I'm definitely interested in how you're going to handle effects like smoke and fire. The common approach is particles but have you considered doing it volumetrically like in the trailer? It'd certainly look much better than particles.
The effects in the trailer looked great anyway and I have high expectations for the explosion effects. :mrgreen: Please no SupCom white flashes. Explosions in SC were pretty boring.
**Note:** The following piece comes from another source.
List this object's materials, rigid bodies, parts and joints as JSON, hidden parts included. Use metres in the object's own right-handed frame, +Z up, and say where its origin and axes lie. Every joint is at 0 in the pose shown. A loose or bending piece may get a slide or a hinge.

^Gonna have to agree with that. What's funnier is they had all sorts of cool explosions they could have used and they just went with little white flashes :lol: I think... it's mostly good and a little bad. They got a lot right in the trailer, but I do hope they don't follow it on things that would seem out of place in a real game. So far they've increased fidelity where appropriate (units and to an extent, planets), so I'm not particularly concerned. The real test will be in making stuff they didn't show in the trailer.
Graphics-wise, Supcom2 was far more superior than 1/FA. Not just because of the time difference, but Supcom2 just had more flashy things, better explosions, everything really. The gameplay was pretty bad but it looked fabulous.
SupCom2 looked better, but in practice it's not very readable during combat. The flashy explosions tend to obscure both the attacker and the defending unit.